Della Vedova found that the bots did not outperform because they were better at predicting outcomes, but rather because they got into markets earlier and at better prices. The accounts that Della Vedova identified as retail traders actually picked the right outcome more frequently, but they ended up losing much more money — tens of millions of dollars in aggregate — because they traded late, at bad prices.
Despite the unparalleled transparency it provides, the Polymarket data still only offers a partial picture of how customers are faring. The blockchain does not provide information on who owns each wallet, so one trader might control multiple wallets pursuing different strategies, potentially taking both sides of the same contract at various points.
Polymarket has also faced allegations that it hosts a high volume of so-called wash trading, coming from customers who are seeking cryptocurrency rewards, rather than a return on their trading.
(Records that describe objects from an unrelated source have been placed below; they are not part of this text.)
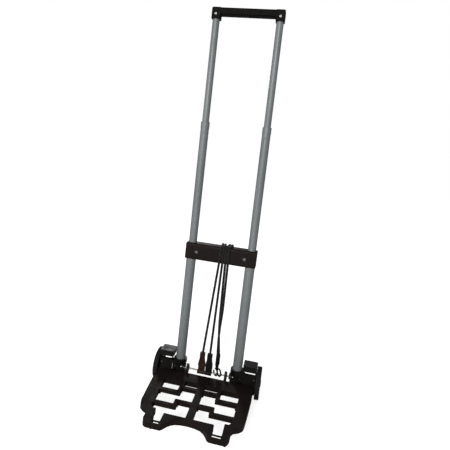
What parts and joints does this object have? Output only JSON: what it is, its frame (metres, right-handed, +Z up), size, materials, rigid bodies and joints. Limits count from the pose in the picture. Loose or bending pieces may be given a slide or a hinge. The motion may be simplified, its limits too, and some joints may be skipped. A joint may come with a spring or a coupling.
{
  "type": "folding hand truck",
  "caption": "Folding luggage cart with a telescoping twin-tube handle, a hinged lattice foot plate, swing-out wheels and elastic cords looped over the crossbar.",
  "frame": {"origin": "on the floor, midway between the wheels across the cart and midway between the front of the foot plate and the back of the tyres", "axes": "+Z up along the handle tubes, -Y towards the foot plate, +X to the right as seen from the front"},
  "size_m": [0.2766, 0.2754, 0.9388],
  "materials": {
    "tube_paint": "satin grey paint",
    "inner_plastic": "moulded black",
    "bar_plastic": "brown-black moulding",
    "grip_plastic": "fine-textured black",
    "bright_rivet": "bright",
    "dull_steel": "dull zinc",
    "arm_plastic": "black moulding",
    "rod_steel": "plain drawn steel",
    "plate_plastic": "brown-black moulding",
    "pad_rubber": "matte",
    "tyre_rubber": "matte",
    "hub_plastic": "moulded black",
    "cord_sleeve": "braided black sleeve",
    "hook_brown": "dark red-brown moulding",
    "hook_black": "coated black"
  },
  "bodies": {
    "frame": {"lower_tube_left": "tube_paint", "lower_tube_right": "tube_paint", "lower_bushings": "inner_plastic", "crossbar_front": "bar_plastic", "crossbar_rear": "bar_plastic", "crossbar_rivets": "dull_steel", "hinge_bracket_left": "arm_plastic", "hinge_bracket_right": "arm_plastic", "bracket_screws": "dull_steel", "hinge_rod": "rod_steel", "rod_caps": "rod_steel", "tube_end_caps": "inner_plastic", "bungee_cord_a": "cord_sleeve", "bungee_cord_b": "cord_sleeve", "flat_hook_a": "hook_brown", "flat_hook_b": "hook_black", "ring_hook_a": "hook_black", "ring_hook_b": "hook_black"},
    "middle_section": {"middle_tube_left": "tube_paint", "middle_tube_right": "tube_paint", "middle_bushings": "inner_plastic", "middle_guides": "inner_plastic"},
    "handle_section": {"upper_tube_left": "tube_paint", "upper_tube_right": "tube_paint", "handle_grip": "grip_plastic", "handle_rivets": "bright_rivet", "upper_guides": "inner_plastic"},
    "plate": {"foot_plate": "plate_plastic", "foot_pads": "pad_rubber"},
    "arm_left": {"wheel_arm_left": "arm_plastic", "arm_screw_left": "dull_steel", "axle_left": "rod_steel", "push_nut_left": "rod_steel"},
    "wheel_left": {"tyre_left": "tyre_rubber", "wheel_hub_left": "hub_plastic", "hub_cap_left": "hub_plastic"},
    "arm_right": {"wheel_arm_right": "arm_plastic", "arm_screw_right": "dull_steel", "axle_right": "rod_steel", "push_nut_right": "rod_steel"},
    "wheel_right": {"tyre_right": "tyre_rubber", "wheel_hub_right": "hub_plastic", "hub_cap_right": "hub_plastic"}
  },
  "joints": [
    {"name": "middle_slide", "type": "slide", "parent": "frame", "child": "middle_section", "axis": [0, 0, 1], "range_m": [-0.283, 0]},
    {"name": "handle_slide", "type": "slide", "parent": "middle_section", "child": "handle_section", "axis": [0, 0, 1], "range_m": [-0.232, 0]},
    {"name": "plate_fold", "type": "hinge", "parent": "frame", "child": "plate", "pos_m": [0, 0.08075, 0.05055], "axis": [-1, 0, 0], "range_deg": [0, 90]},
    {"name": "wheel_arm_right", "type": "hinge", "parent": "frame", "child": "arm_right", "pos_m": [0.075, 0.09875, 0.03725], "axis": [0, 0, 1], "range_deg": [0, 90]},
    {"name": "wheel_arm_left", "type": "hinge", "parent": "frame", "child": "arm_left", "pos_m": [-0.075, 0.09875, 0.03725], "axis": [0, 0, -1], "range_deg": [0, 90]},
    {"name": "wheel_spin_right", "type": "hinge", "parent": "arm_right", "child": "wheel_right", "pos_m": [0.1313, 0.098, 0.03975], "axis": [1, 0, 0], "continuous": true},
    {"name": "wheel_spin_left", "type": "hinge", "parent": "arm_left", "child": "wheel_left", "pos_m": [-0.1313, 0.098, 0.03975], "axis": [1, 0, 0], "continuous": true}
  ],
  "couplings": [
    {"joint": "wheel_arm_right", "follows": "plate_fold", "ratio": 1},
    {"joint": "wheel_arm_left", "follows": "plate_fold", "ratio": 1}
  ]
}
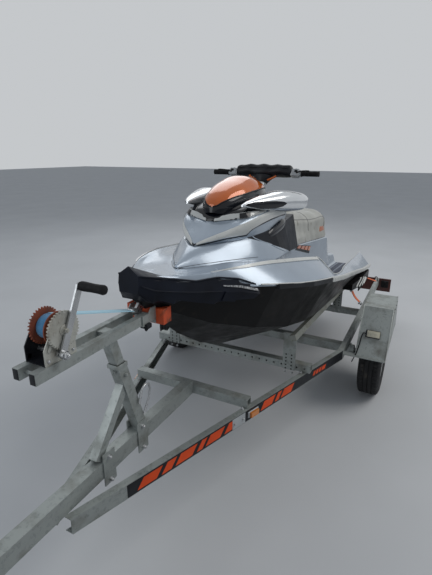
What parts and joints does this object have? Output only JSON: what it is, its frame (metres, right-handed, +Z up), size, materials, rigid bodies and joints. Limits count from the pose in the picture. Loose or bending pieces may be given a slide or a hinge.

However, this sort of activity would be unlikely to influence statistics on profits and losses because it would come from people who are trying to rack up lots of trades without taking long-term positions.
Pat Akey, one of the co-authors of the study, said that profitable traders generally have a clearly defined trading strategy and money to leave sitting on the exchange — not the sort of thing you'd expect from an inexperienced bettor looking to cover their monthly bills.
Investor Takeaway
Prediction markets may not be a lucrative side hustle as most traders are losing money.